I would love to say that this ignited a firestorm of interest in the blog, but it didn't. Oh well.
Here's the full text:
A few years ago, I came across the concept of the “Tomason” in Bruce Sterling’s introduction to Glenn Grant’s short story collection Burning Days. In my review of Burning Days, I paraphrased Sterling thus: “those solid parts of our urban environment which once had a definitive, eminently practical purpose but are now shorn of this, yet are still adrift and rooted in our everyday world.”
A short time later, I was walking along Frederick Street in Dublin, a short street perpendicular to Nassau Street and just opposite the railings of Trinity College. I noticed a formation of alarm boxes (or at least that’s what I call them, I’m sure there is a more precise technical term for the box bearing the alarm company logo which adorns the property thus protected) arranged in a sort of demicircle to the left of a Georgian door mantel.
One of the alarm boxes bore the confident logo “Modern Alarms” (http://alarmsofdublin.blogspot.ie/2012/04/modern-alarms-south-frederick-street.html ), another a unicorn which apparently represented “Electronology Limited” and which I liked for its unclear visual relationship with any aspect of the security industry. I began to notice alarm boxes more; shiny, evidently active boxes; boxes with rusting fronts and faded if not invisible logos; boxes with phone numbers that predated later digit expansion. It struck me that the alarm box was potentially one of the more productive sources of Tomasons. Presumably many of even the most faded-seeming boxes are still active, but surely many weren’t.
It probably ages me considerably that I used Blogger rather than Tumblr to create a photo blog devoted the alarm boxes of Dublin (or wherever else I might find myself) but there you go. Alarmsofdublin.blogspot.com was created to approximately zero traffic, as far as I can see. The blog nevertheless became a place I could upload photos of alarm boxes, whether unused or simply interesting-looking. There as a pesky problem. I wished to contextualise the blog by writing about Tomasons. But, Sterling’s intro aside, there was very little I could find online. So much so that I began to suspect that it might not only be a neologism of Bruce Sterling, but possibly an elaborate private joke.

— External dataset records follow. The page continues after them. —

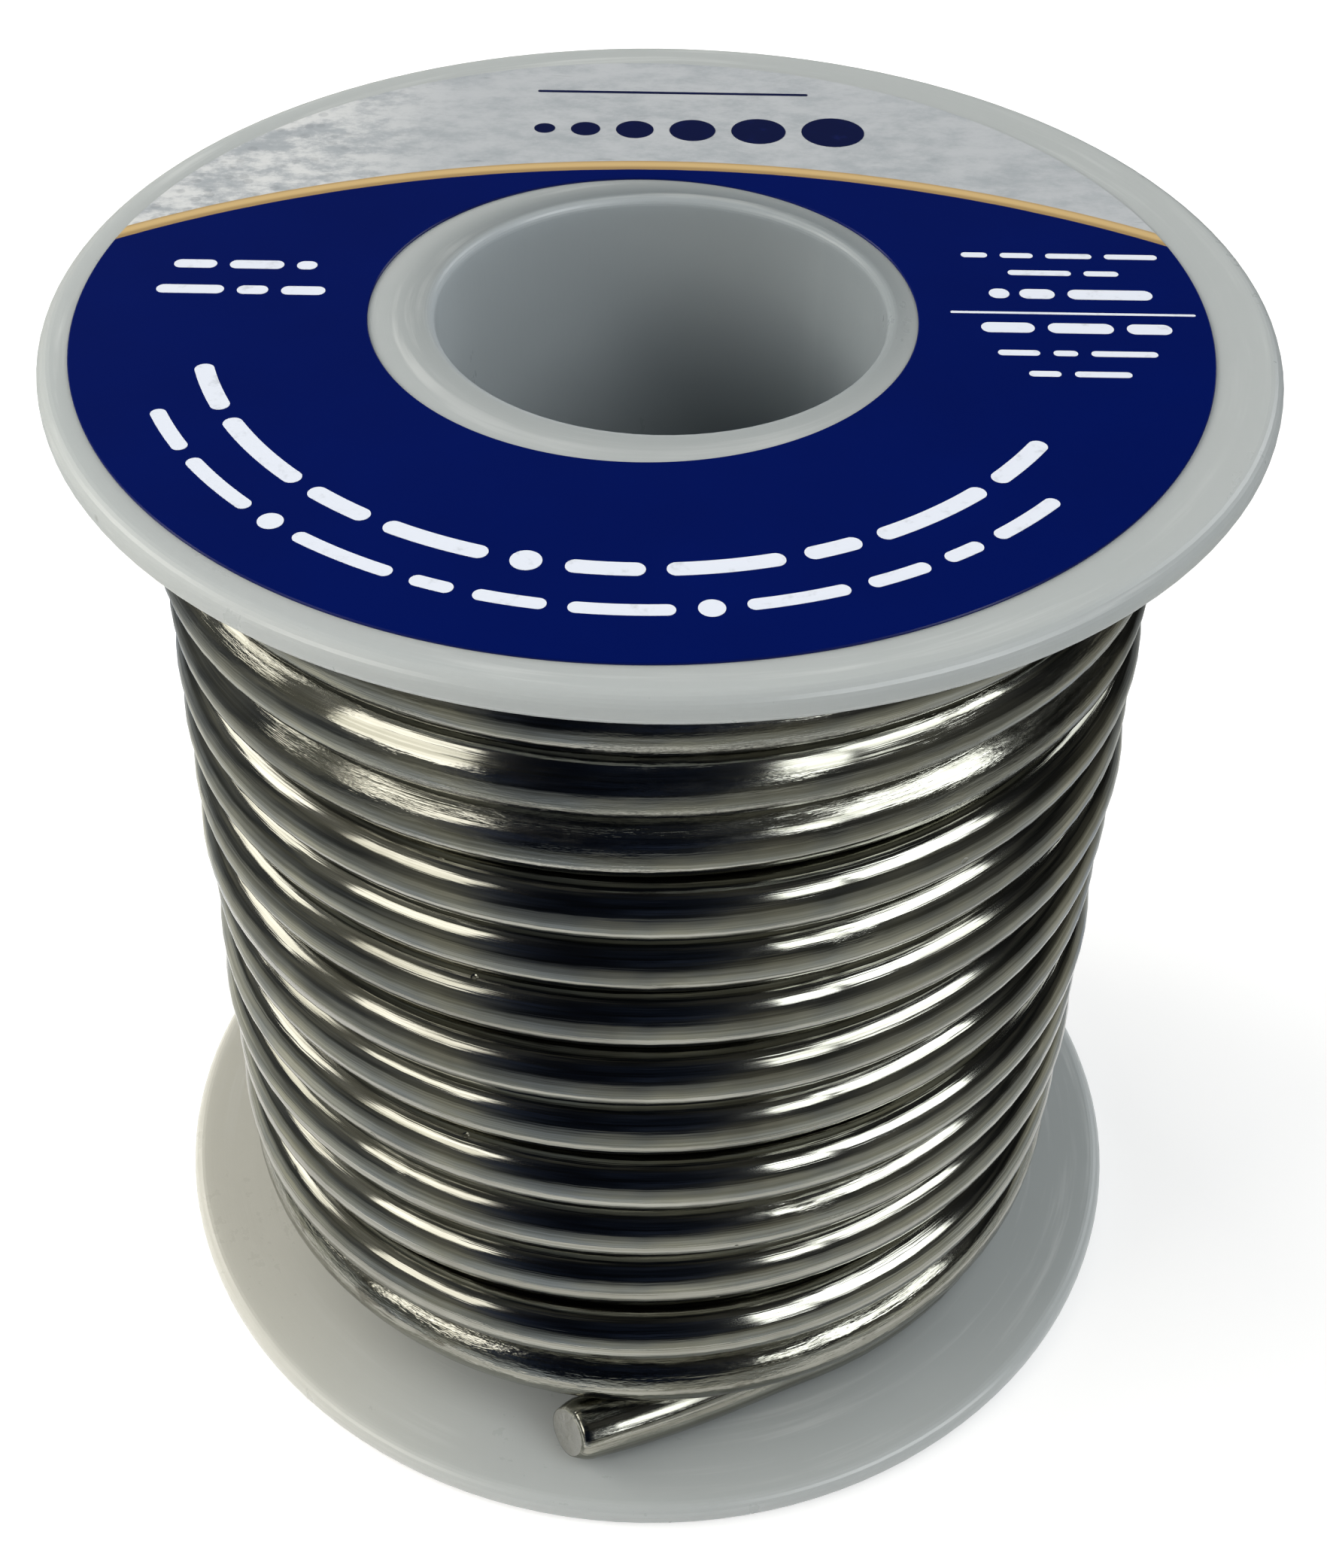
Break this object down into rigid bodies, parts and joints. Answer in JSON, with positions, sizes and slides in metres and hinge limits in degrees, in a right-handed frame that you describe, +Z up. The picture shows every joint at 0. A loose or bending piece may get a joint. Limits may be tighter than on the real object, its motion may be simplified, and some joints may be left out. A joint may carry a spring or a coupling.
{
  "type": "solder wire spool",
  "caption": "Small translucent plastic flanged spool with a wide bore, wound full with thick bright solder wire, and a ring label on its upper flange.",
  "frame": {"origin": "middle of the underside of the lower flange, on the bore's axis", "axes": "+Z up the bore's axis, from the plain lower flange to the labelled upper flange; the wire's tail lies on the -Y side and points to -X"},
  "size_m": [0.052, 0.052, 0.0538],
  "materials": {
    "spool_plastic": "natural translucent polyethylene, soft satin",
    "printed_label": "printed and varnished paper sticker",
    "solder": "bright drawn tin-lead wire, scuffed"
  },
  "bodies": {
    "root": {"upper_spool_half": "spool_plastic", "lower_spool_half": "spool_plastic", "face_label": "printed_label", "wire_inner_layers": "solder", "wire_outer_layer": "solder"}
  },
  "joints": []
}
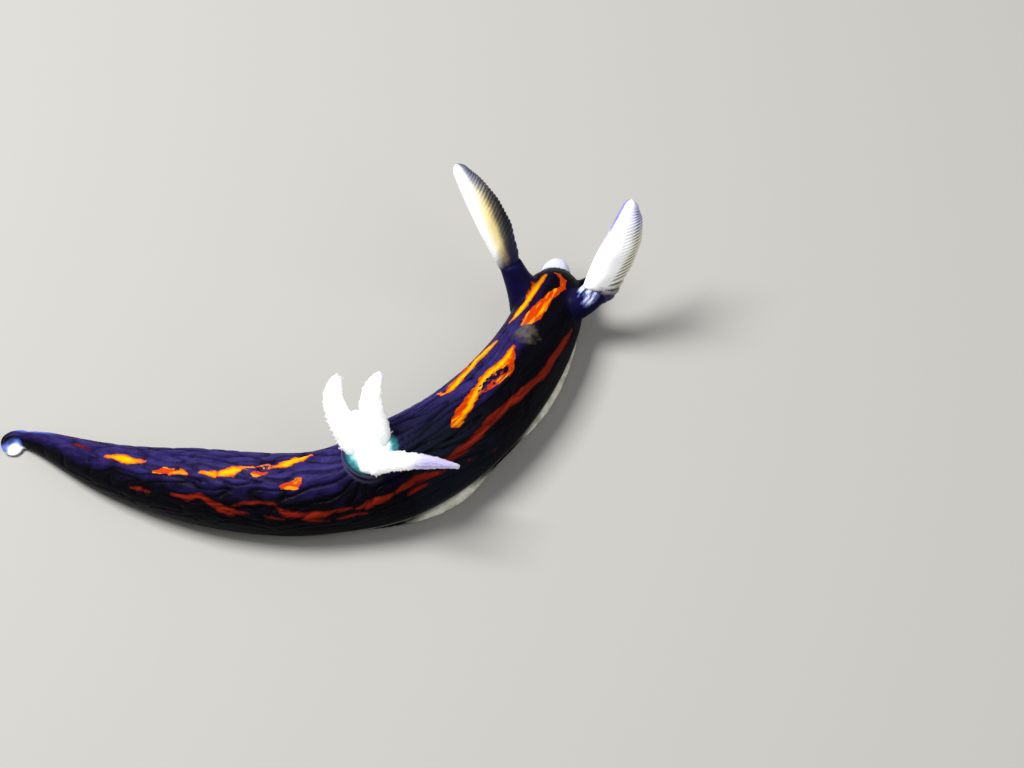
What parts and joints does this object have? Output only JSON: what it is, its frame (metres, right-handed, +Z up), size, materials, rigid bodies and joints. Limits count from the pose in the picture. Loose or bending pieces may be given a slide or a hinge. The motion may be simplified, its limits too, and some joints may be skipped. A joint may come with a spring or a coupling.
{
  "type": "graceful wrinkle dorid",
  "caption": "Life-size still model of a slender sea slug, dark indigo with orange stripes, crawling in a bend on its foot, with pale rhinophores and gills.",
  "frame": {"origin": "on the flat sole under the gill", "axes": "+Z up; +X forward along the body at the gill and along the model's longest extent; +Y to the animal's left"},
  "size_m": [0.0255, 0.0111, 0.0069],
  "materials": {
    "skin": "wet, finely wrinkled indigo-black skin with yellow-orange and dark red lengthwise stripes",
    "foot": "wet, pale green-white foot margin, darker on the sole's middle",
    "snout": "smooth lavender-white lips",
    "tentacle": "smooth violet-black with pale tips",
    "stalk": "smooth violet-blue, paler at the top",
    "club": "ivory lamellae with grey-black grooves and a lavender keel",
    "collar": "teal gill base inside a thin dark skin rim",
    "gill": "feathery translucent white with lavender tips"
  },
  "bodies": {
    "root": {"tail_tip": "skin", "tail": "skin", "hind_body": "skin", "mid_body": "skin", "fore_body": "skin", "head": "skin", "foot_rear": "foot", "foot_middle": "foot", "foot_front": "foot", "snout": "snout", "oral_tentacle_left": "tentacle", "oral_tentacle_right": "tentacle", "rhinophore_stalk_left": "stalk", "rhinophore_stalk_right": "stalk", "rhinophore_club_left": "club", "rhinophore_club_right": "club", "gill_collar": "collar", "gill_branch_rear_left": "gill", "gill_branch_left": "gill", "gill_branch_front_left": "gill", "gill_branch_front_right": "gill"}
  },
  "joints": []
}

It turns out that the “Tomason” was first promulgated by the Japanese conceptual artist Genpei Akasegawa, and was named for the gaijin Yomiuri Giants baseballer Gary Thomasson. Thomasson, formerly of the San Francisco Giants, was noted in Japan for securing an extremely lucrative contract and proceeding to play poorly and retire early. It seems loaning his name to a de-functional urban object is now his lasting legacy.
There is, at the time of writing, a Simple English Wikipedia page for “Tomason” but not in the “ordinary” English Wikipedia. Genpei Akasegawa comes fourth in Wikipedia’s Tomason search results; the first three results refer to Audrey Tomason, the counterterrorism expert featured in the famous photo of President Obama and various other luminaries watching the killing of Osama bin Laden. The Simple English Wikipedia article elucidates subcategories of Tomason as followings (syntax as per the article on October 30th 2013): “Tomason can be grouped by features they have in common. These include: ‘useless stairways’, ‘pointless doorways’, ‘overhangs’, ‘blocked windows’, ‘sealed up walls’, ‘A-bomb type’, High places (高所 kōsho?) (doors opening from a high place into open air), ‘outies’, ‘poundcakes’, ‘atago’ (strange bumps or things sticking up out of the road for no reason), ‘premature burial’ (when a wall is built partly covering an existing feature), and more.” The article also lead me to a Japanese Tomason Flickr page and a blog post from 2008 which had somehow escaped me and which summarised the Tomason more gracefully than I had managed: “If dame architecture is the awkward result of relentless functionality, Tomason are the useless, abandoned leftovers. Stairs to nowhere are a favorite. Bricked up windows are a close second. Tomason are the flashings and detritus of the incessant churn of building, destruction, and redevelopment that characterizes the Japanese city. No clean slates here, no way.”
The alarm logo Tomason is not one of the more spectacular ones – not as evocative as the staircase to nowhere, or the blocked windows, and unlikely to be described as one of the “A-Bomb type.” Nevertheless, it is one of the more accessible Tomasons, one which unobtrusively testifies to the faded dreams of security of days past.